Kodak officials are still hopeful that they will be exonerated and that they will be in a perfect strategic position to produce pharmaceuticals at a time when the US must diminish its foreign independence. In the meantime, its nail-biting time for Kodak as it once again faces a crossroads of where to go in the future. It all goes back to the fateful decision not to move away from filmand to expand the digital business. Sometimes businesses make decisions that impact their future and there seems no escape from the bad decisions that were made.
For businesses there’s much to be learned from the Kodak debacle. For one, being on top of consumer demands and trends is key. It is critical to pay attention to competition and to try to be ahead of the curve by anticipating future trends. Turning a blind eye to the realities of an industry is a prescription for disaster.
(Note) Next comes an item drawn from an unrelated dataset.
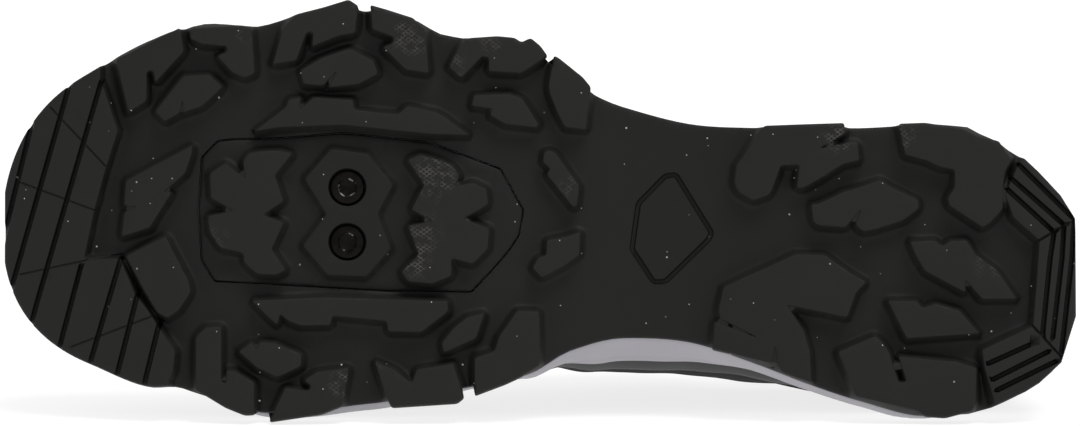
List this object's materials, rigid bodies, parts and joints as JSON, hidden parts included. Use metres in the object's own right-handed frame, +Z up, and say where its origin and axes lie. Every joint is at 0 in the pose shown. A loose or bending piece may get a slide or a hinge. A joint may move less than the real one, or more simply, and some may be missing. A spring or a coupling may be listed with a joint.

Although Kodak officials no doubt evaluated their business from time to time, they failed to appreciate that the brand is only as good as its success. They seemed to feel that their brand was so strong that they would overcome any changes in the industry. For example, they successfully weathered the challenge of Polaroid with its instant photos.
Their willingness to switch focus to pharmaceuticals is not a bad thing and some businesses should also explore venturing into other opportunities, but relying on the government to create the business might just be their most recent undoing. Kodak is a business story that will long be studied but hopefully the lessons to be learned will not be lost on a new generation of businesses.